Grandma’s Auburn Hair
The internet told me once that I existed in my grandmother’s womb; that all of the eggs a woman will ever have are created when she’s still a fetus. When my mom was forming in her belly, so was I.
My grandma isn’t here anymore. When she passed away unexpectedly at the age of 75, she still had her vibrant red hair. It was her dream to have a grandkid with her auburn locks. As her oldest grandchild, I couldn’t help but feel like I had let her down with my dishwater blonde hair. But I know she didn’t see it that way.
She was equal parts orderliness and tenderness. I grew up afraid to touch anything in her home, but she was also the type of woman who kept lotion around to give her grandkids spontaneous foot rubs. When it came to loving self-sacrifice, my grandma was a practiced expert.

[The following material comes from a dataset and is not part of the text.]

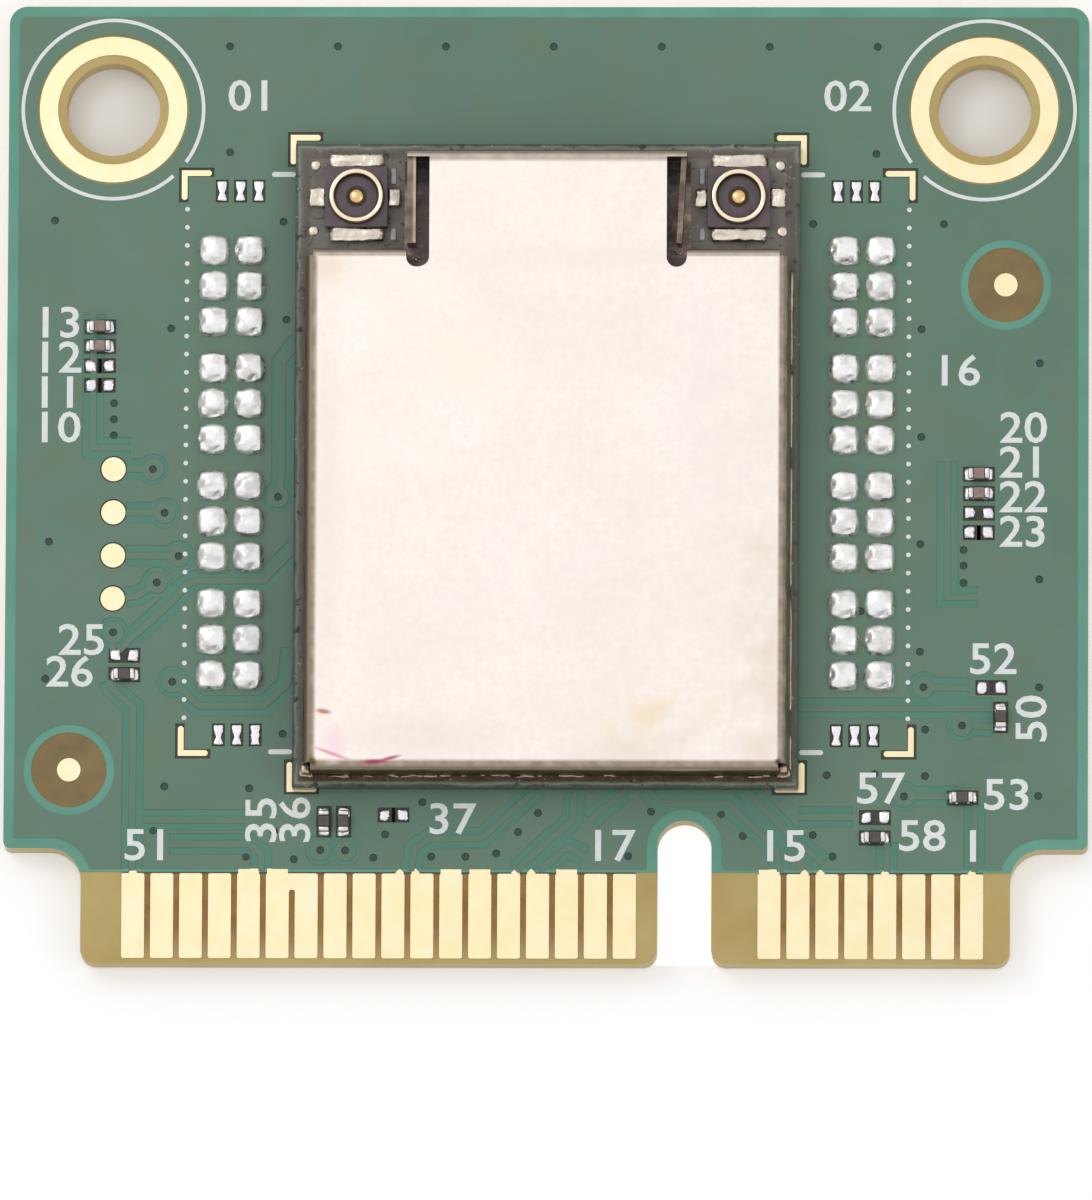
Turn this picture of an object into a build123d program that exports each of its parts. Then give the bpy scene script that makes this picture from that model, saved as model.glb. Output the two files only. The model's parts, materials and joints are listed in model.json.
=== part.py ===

The religion of my grandma isn’t my religion anymore. Forget the mousy blonde hair; this is how I worry I failed her most. I was raised to believe that families can be together forever. A beautiful premise until you realize the key word is “can.” That perhaps, if you don’t follow the rules quite right, you just might lose your family. It devastates me to think that when she passed, she thought that she might not have me in heaven.
I hope it would bring her peace to know that I still believe we have each other forever. In my own makeshift religion – and I use that term loosely – I believe that we’re not meant to know what comes next. I also believe that anybody who tells you they know why we’re here or where we’re going is trying to sell you something.
I used to be uncomfortable with the lack of specified and ordered direction, but now it feels like a familiar friend. Most of the time, I’m okay with not knowing. But what I do know is that decades before I drew my first breath, I existed in my grandmother’s womb. Is it too much of a stretch to believe that years after her last breath, she could exist inside of me, too?
I have two teeth that, even after braces and invisalign, can’t help but creep forward. I used to hate them until I remembered that I get them from her. I hear her in my mom’s voice: her cadence, her laugh. I see her every single time my fingers mindlessly, lovingly dance along my loved ones’ skin. Her legacy of loving through body and soul lives on through us, and in that way, I feel her with me all the time. Something about that makes familial love feel eternal after all.
And every once in a while, if the sun hits my hair just right, I see a shimmer of auburn.